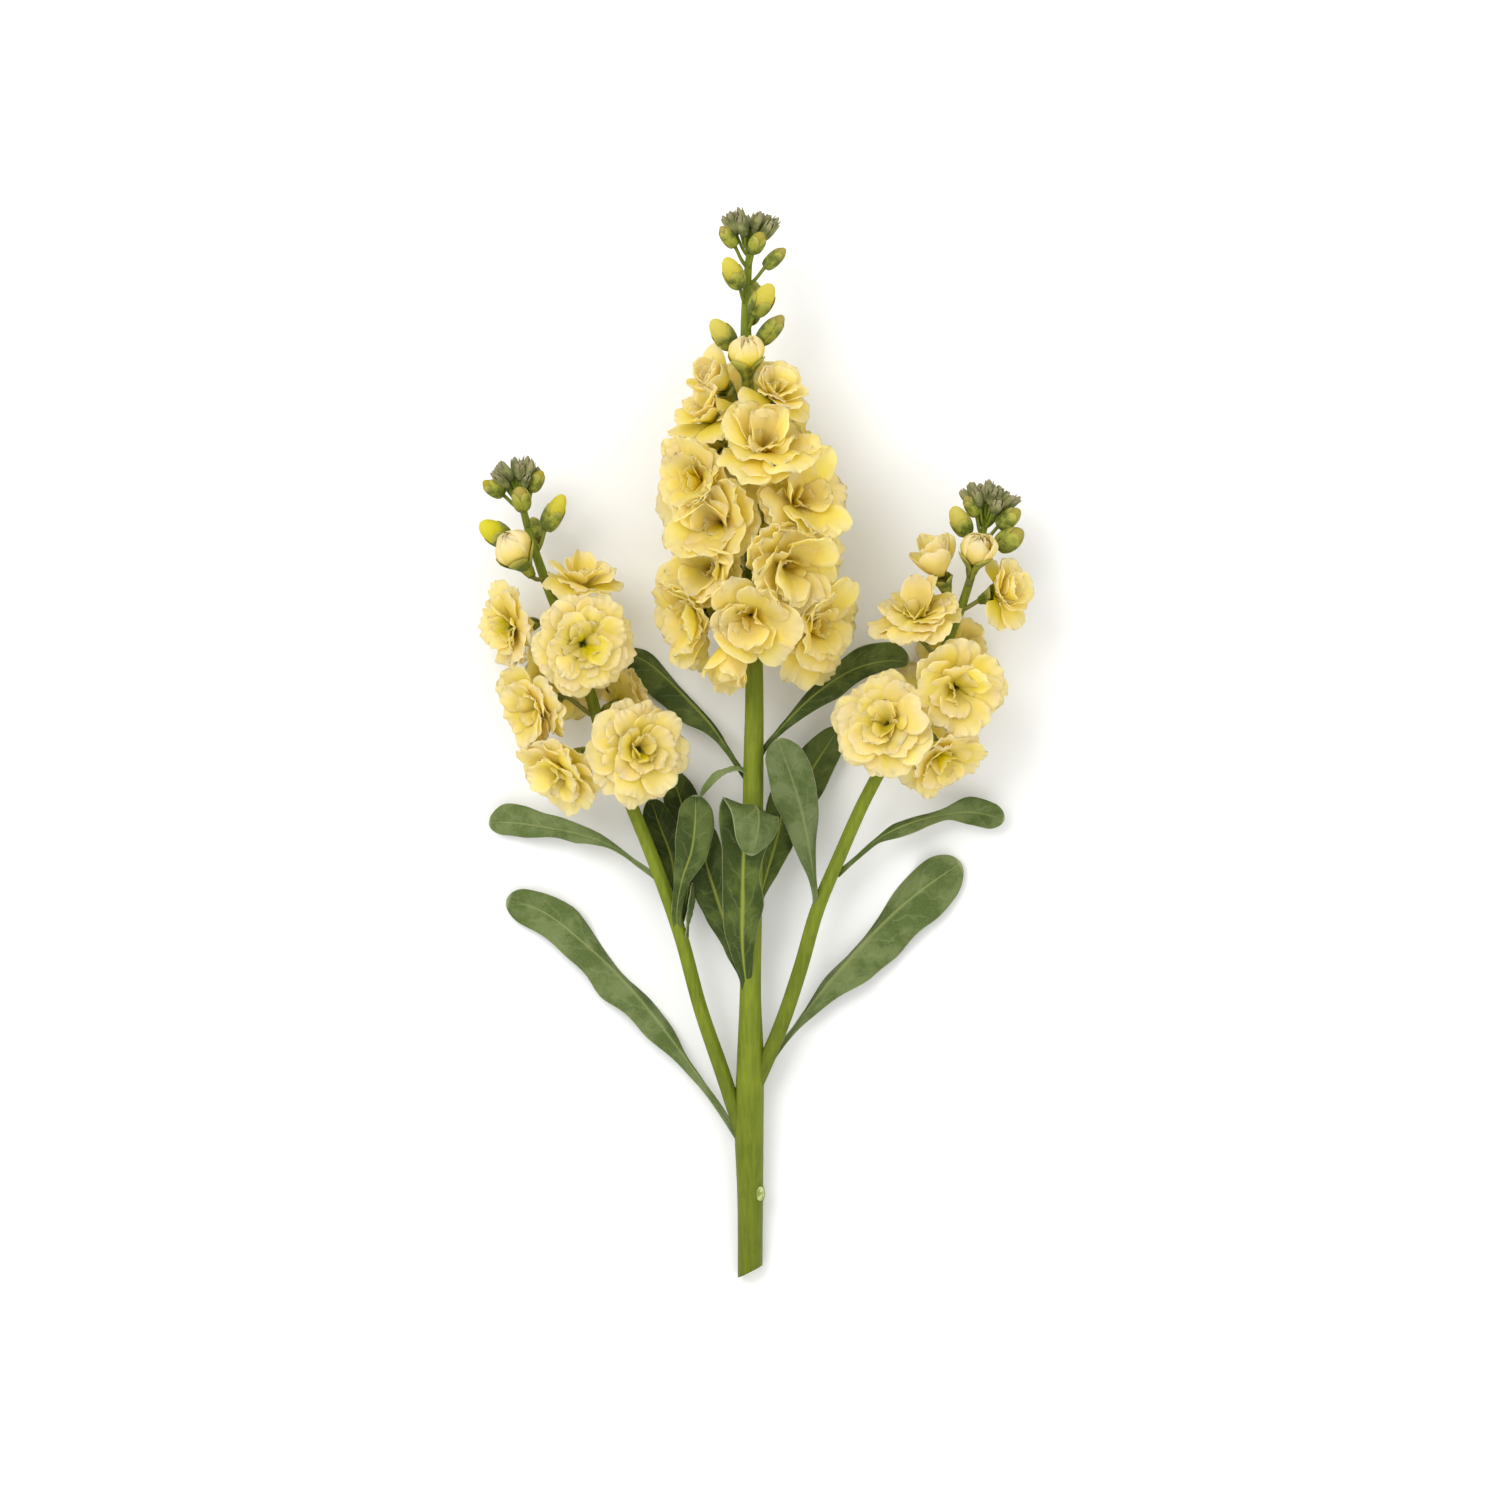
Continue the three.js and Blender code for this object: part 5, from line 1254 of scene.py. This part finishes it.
def buildGlobe(bloom, seed):
    rng = np.random.default_rng(seed)
    builder = PieceBuilder()
    facing = bloom["facing"]
    width, length, parting = globeBlooms[bloom["name"]]
    base = bloom["throat"] - facing * bloom["calyx"] * globeSink
    side = sidewaysOf(facing)
    openTo = math.atan2(np.cross(facing, side)[0], side[0])  # the side that the outer petals open to
    turn = rng.uniform(0, 6)
    for ring, (count, wide, reach, spread) in enumerate(globeDetail["rings"]):
        for index in range(count):
            angle = turn + (index + rng.uniform(-0.15, 0.15)) * 2 * np.pi / count
            opens = parting * (1.6 + 5.0 * max(0, math.cos(angle - openTo)) - 1.4 * ring)
            full = length * reach * rng.uniform(0.93, 1.03)
            edgeLift = 0.2 + 0.25 * (index % 2)
            tipLift = max(0, opens) * rng.uniform(0.6, 1.1)
            points, uv = wrapGrid(base, facing, full, width / 2 * spread, angle, wide, rng,
                                  edgeLift, tipLift)
            addPetal(builder, points, uv, 0.9, rng.uniform(), globeDetail["thickness"])
        turn += globeDetail["twist"]
    builder.make("shown_" + bloom["name"], [openingSkin], [bloom["name"]], "petal")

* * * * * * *

* TASK *
Reproduce the material above exactly; please quote every line of it.

* FINAL RESULT *
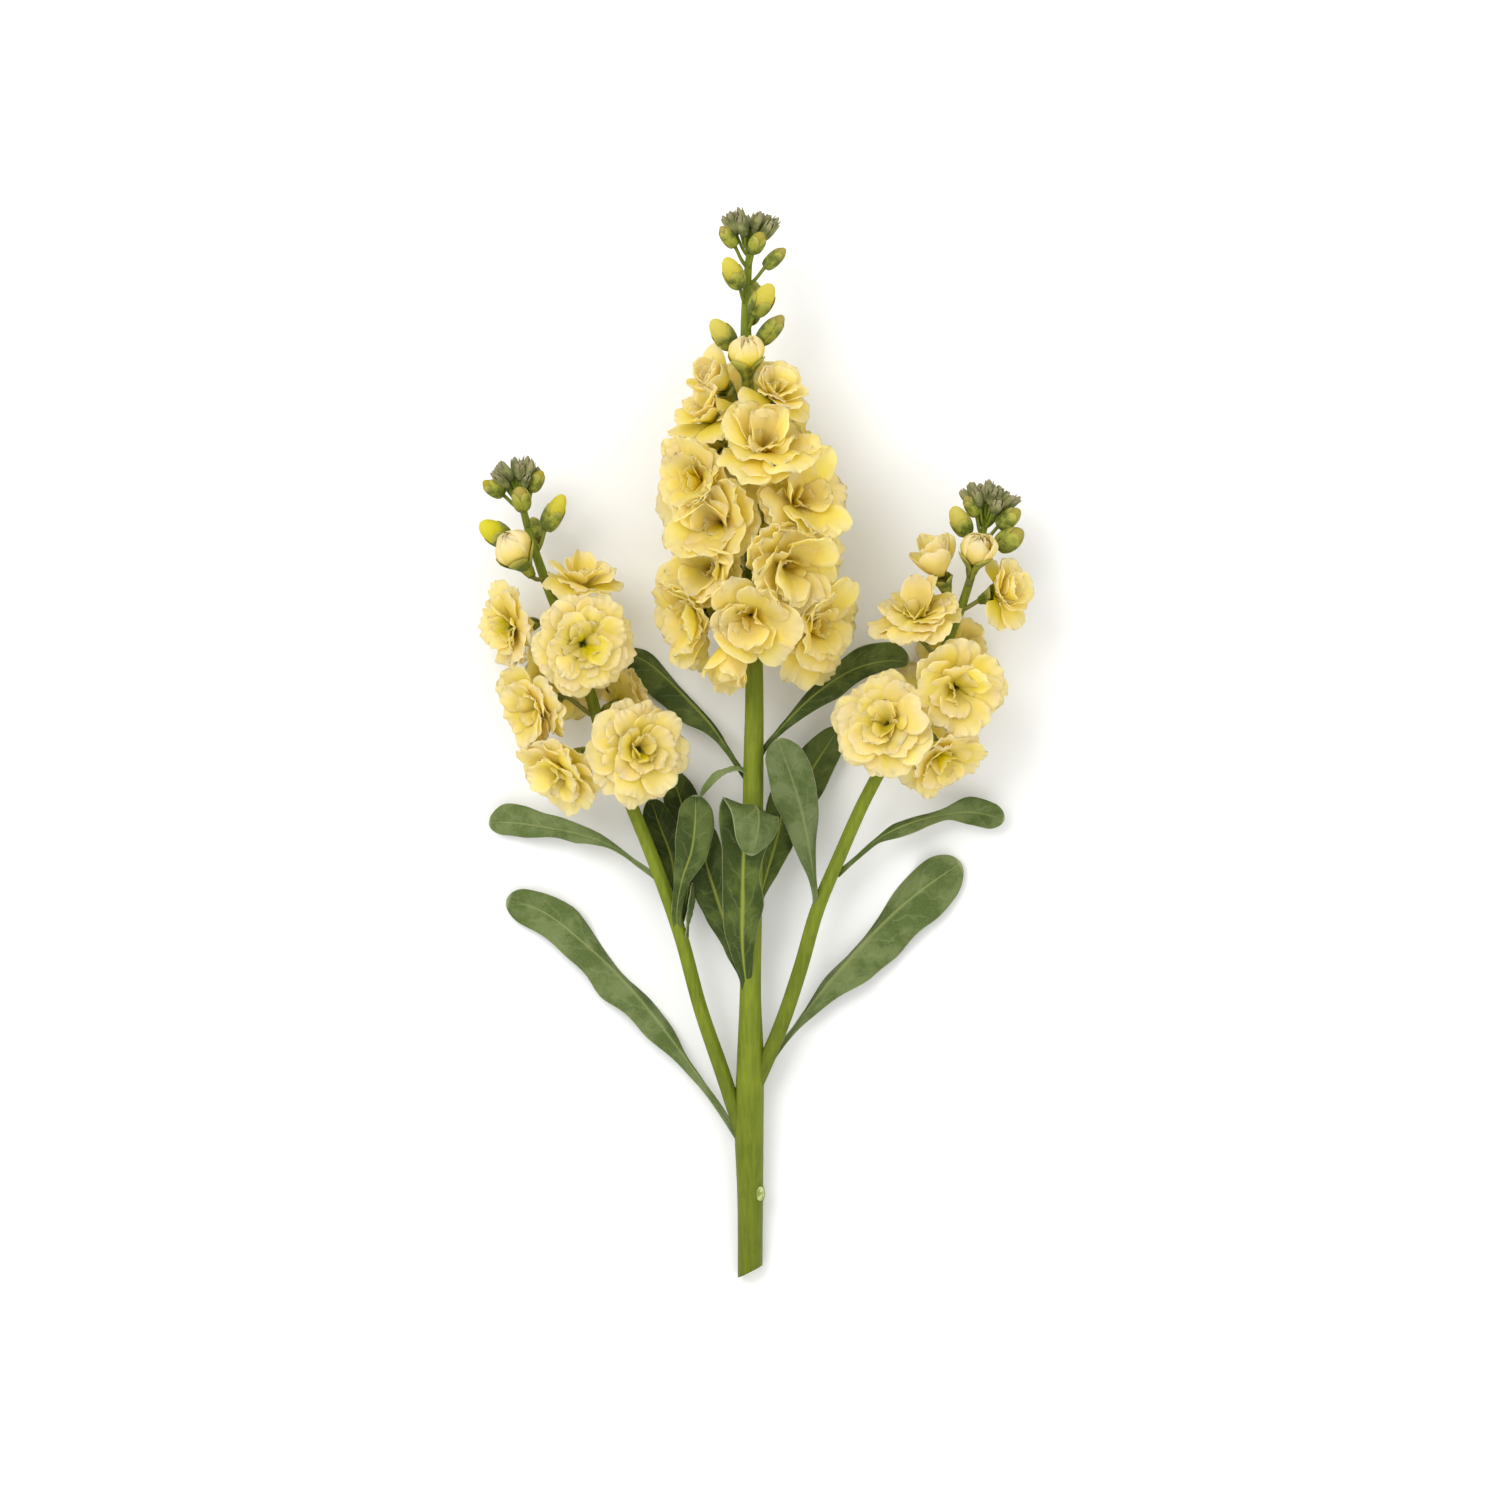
Continue the three.js and Blender code for this object: part 5, from line 1254 of scene.py. This part finishes it.
def buildGlobe(bloom, seed):
    rng = np.random.default_rng(seed)
    builder = PieceBuilder()
    facing = bloom["facing"]
    width, length, parting = globeBlooms[bloom["name"]]
    base = bloom["throat"] - facing * bloom["calyx"] * globeSink
    side = sidewaysOf(facing)
    openTo = math.atan2(np.cross(facing, side)[0], side[0])  # the side that the outer petals open to
    turn = rng.uniform(0, 6)
    for ring, (count, wide, reach, spread) in enumerate(globeDetail["rings"]):
        for index in range(count):
            angle = turn + (index + rng.uniform(-0.15, 0.15)) * 2 * np.pi / count
            opens = parting * (1.6 + 5.0 * max(0, math.cos(angle - openTo)) - 1.4 * ring)
            full = length * reach * rng.uniform(0.93, 1.03)
            edgeLift = 0.2 + 0.25 * (index % 2)
            tipLift = max(0, opens) * rng.uniform(0.6, 1.1)
            points, uv = wrapGrid(base, facing, full, width / 2 * spread, angle, wide, rng,
                                  edgeLift, tipLift)
            addPetal(builder, points, uv, 0.9, rng.uniform(), globeDetail["thickness"])
        turn += globeDetail["twist"]
    builder.make("shown_" + bloom["name"], [openingSkin], [bloom["name"]], "petal")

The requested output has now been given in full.